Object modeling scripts
######

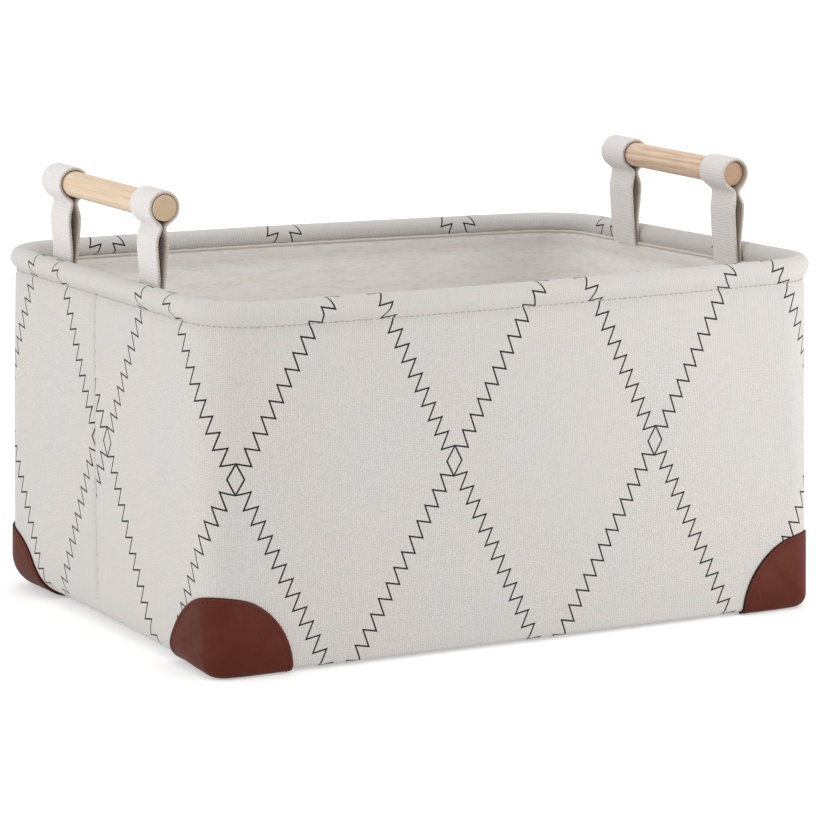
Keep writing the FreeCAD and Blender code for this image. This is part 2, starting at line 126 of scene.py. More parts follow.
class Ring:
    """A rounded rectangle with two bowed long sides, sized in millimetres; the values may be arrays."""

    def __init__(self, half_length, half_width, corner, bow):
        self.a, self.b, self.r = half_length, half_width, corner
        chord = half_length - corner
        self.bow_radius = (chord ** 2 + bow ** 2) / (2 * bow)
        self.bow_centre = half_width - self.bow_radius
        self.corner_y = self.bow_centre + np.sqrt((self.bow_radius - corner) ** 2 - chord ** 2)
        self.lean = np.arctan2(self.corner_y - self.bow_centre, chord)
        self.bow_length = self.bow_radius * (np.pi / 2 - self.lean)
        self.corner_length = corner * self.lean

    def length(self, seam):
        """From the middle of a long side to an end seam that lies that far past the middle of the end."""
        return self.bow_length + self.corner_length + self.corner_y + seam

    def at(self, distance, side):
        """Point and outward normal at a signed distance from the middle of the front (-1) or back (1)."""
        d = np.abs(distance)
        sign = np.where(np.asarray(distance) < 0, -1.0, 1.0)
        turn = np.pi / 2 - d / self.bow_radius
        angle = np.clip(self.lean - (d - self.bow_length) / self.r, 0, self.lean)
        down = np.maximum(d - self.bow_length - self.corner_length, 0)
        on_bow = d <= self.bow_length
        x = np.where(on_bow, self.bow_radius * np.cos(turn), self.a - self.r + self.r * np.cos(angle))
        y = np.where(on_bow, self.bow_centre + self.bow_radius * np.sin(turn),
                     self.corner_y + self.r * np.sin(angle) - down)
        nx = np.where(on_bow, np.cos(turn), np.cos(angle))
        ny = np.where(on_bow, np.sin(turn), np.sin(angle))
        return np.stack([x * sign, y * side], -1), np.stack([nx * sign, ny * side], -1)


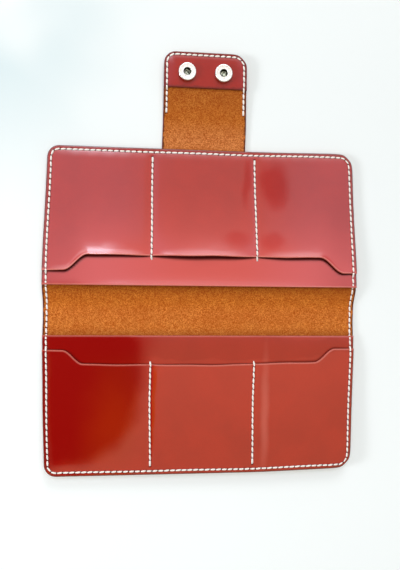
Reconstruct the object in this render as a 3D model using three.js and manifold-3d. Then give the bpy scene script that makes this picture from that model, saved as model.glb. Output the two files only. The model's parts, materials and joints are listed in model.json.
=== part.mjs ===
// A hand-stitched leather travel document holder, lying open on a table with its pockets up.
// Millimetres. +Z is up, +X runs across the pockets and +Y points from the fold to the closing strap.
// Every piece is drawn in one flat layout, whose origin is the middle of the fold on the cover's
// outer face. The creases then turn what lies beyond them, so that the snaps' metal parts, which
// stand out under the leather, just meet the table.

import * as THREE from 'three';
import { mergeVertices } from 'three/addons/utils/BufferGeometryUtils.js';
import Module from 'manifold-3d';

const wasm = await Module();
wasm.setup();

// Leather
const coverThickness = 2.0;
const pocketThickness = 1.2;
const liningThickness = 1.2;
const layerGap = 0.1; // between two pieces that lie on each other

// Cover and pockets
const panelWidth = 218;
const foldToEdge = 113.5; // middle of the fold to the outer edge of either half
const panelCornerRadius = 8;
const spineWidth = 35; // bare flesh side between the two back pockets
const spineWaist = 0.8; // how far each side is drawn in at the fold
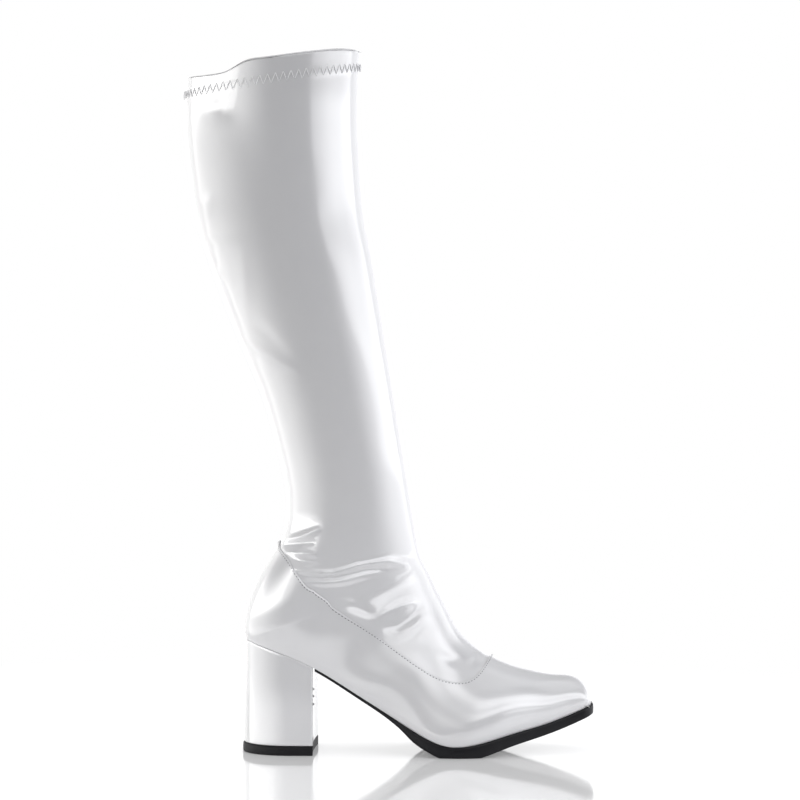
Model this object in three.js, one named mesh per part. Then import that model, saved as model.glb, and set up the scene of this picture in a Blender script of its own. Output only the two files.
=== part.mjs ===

######

● YOUR TASK
Take the material above and return all of it exactly.

● CORRECT RESULT
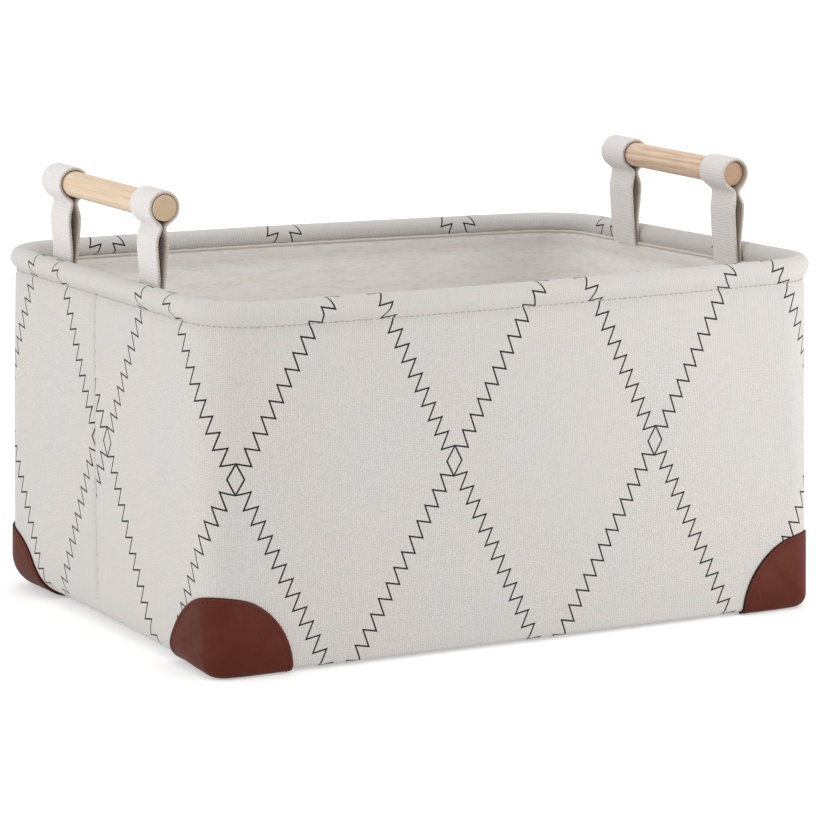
Keep writing the FreeCAD and Blender code for this image. This is part 2, starting at line 126 of scene.py. More parts follow.
class Ring:
    """A rounded rectangle with two bowed long sides, sized in millimetres; the values may be arrays."""

    def __init__(self, half_length, half_width, corner, bow):
        self.a, self.b, self.r = half_length, half_width, corner
        chord = half_length - corner
        self.bow_radius = (chord ** 2 + bow ** 2) / (2 * bow)
        self.bow_centre = half_width - self.bow_radius
        self.corner_y = self.bow_centre + np.sqrt((self.bow_radius - corner) ** 2 - chord ** 2)
        self.lean = np.arctan2(self.corner_y - self.bow_centre, chord)
        self.bow_length = self.bow_radius * (np.pi / 2 - self.lean)
        self.corner_length = corner * self.lean

    def length(self, seam):
        """From the middle of a long side to an end seam that lies that far past the middle of the end."""
        return self.bow_length + self.corner_length + self.corner_y + seam

    def at(self, distance, side):
        """Point and outward normal at a signed distance from the middle of the front (-1) or back (1)."""
        d = np.abs(distance)
        sign = np.where(np.asarray(distance) < 0, -1.0, 1.0)
        turn = np.pi / 2 - d / self.bow_radius
        angle = np.clip(self.lean - (d - self.bow_length) / self.r, 0, self.lean)
        down = np.maximum(d - self.bow_length - self.corner_length, 0)
        on_bow = d <= self.bow_length
        x = np.where(on_bow, self.bow_radius * np.cos(turn), self.a - self.r + self.r * np.cos(angle))
        y = np.where(on_bow, self.bow_centre + self.bow_radius * np.sin(turn),
                     self.corner_y + self.r * np.sin(angle) - down)
        nx = np.where(on_bow, np.cos(turn), np.cos(angle))
        ny = np.where(on_bow, np.sin(turn), np.sin(angle))
        return np.stack([x * sign, y * side], -1), np.stack([nx * sign, ny * side], -1)


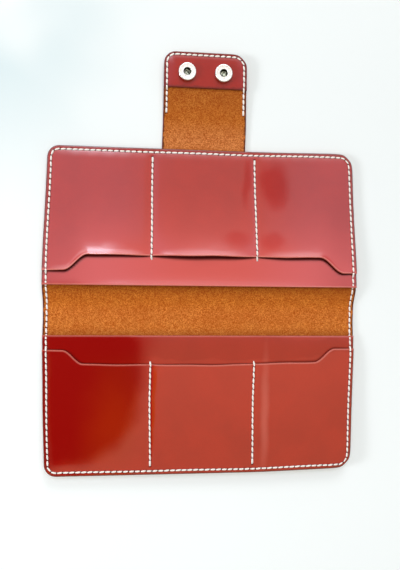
Reconstruct the object in this render as a 3D model using three.js and manifold-3d. Then give the bpy scene script that makes this picture from that model, saved as model.glb. Output the two files only. The model's parts, materials and joints are listed in model.json.
=== part.mjs ===
// A hand-stitched leather travel document holder, lying open on a table with its pockets up.
// Millimetres. +Z is up, +X runs across the pockets and +Y points from the fold to the closing strap.
// Every piece is drawn in one flat layout, whose origin is the middle of the fold on the cover's
// outer face. The creases then turn what lies beyond them, so that the snaps' metal parts, which
// stand out under the leather, just meet the table.

import * as THREE from 'three';
import { mergeVertices } from 'three/addons/utils/BufferGeometryUtils.js';
import Module from 'manifold-3d';

const wasm = await Module();
wasm.setup();

// Leather
const coverThickness = 2.0;
const pocketThickness = 1.2;
const liningThickness = 1.2;
const layerGap = 0.1; // between two pieces that lie on each other

// Cover and pockets
const panelWidth = 218;
const foldToEdge = 113.5; // middle of the fold to the outer edge of either half
const panelCornerRadius = 8;
const spineWidth = 35; // bare flesh side between the two back pockets
const spineWaist = 0.8; // how far each side is drawn in at the fold
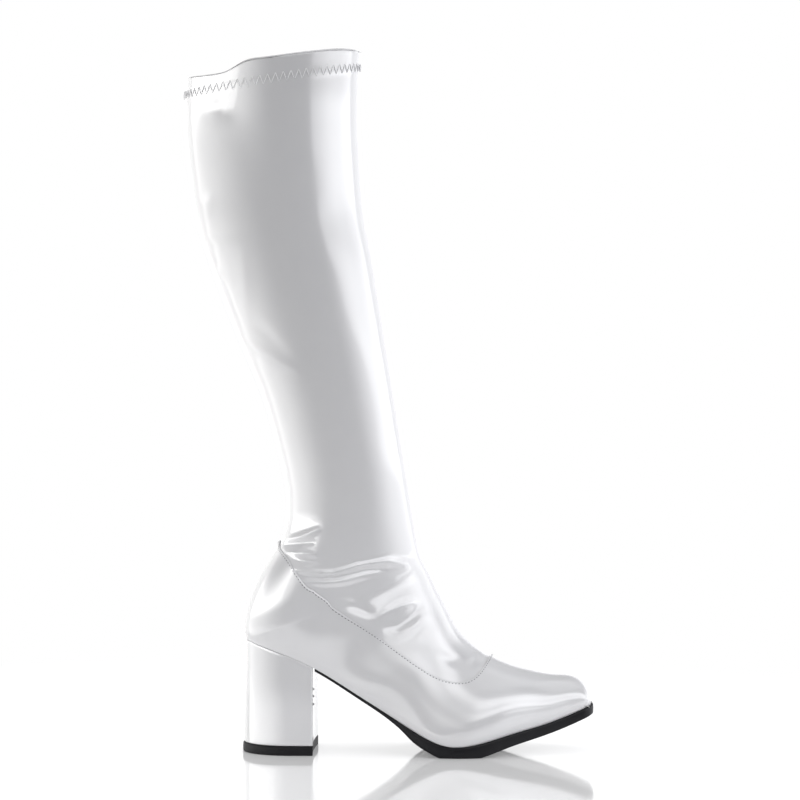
Model this object in three.js, one named mesh per part. Then import that model, saved as model.glb, and set up the scene of this picture in a Blender script of its own. Output only the two files.
=== part.mjs ===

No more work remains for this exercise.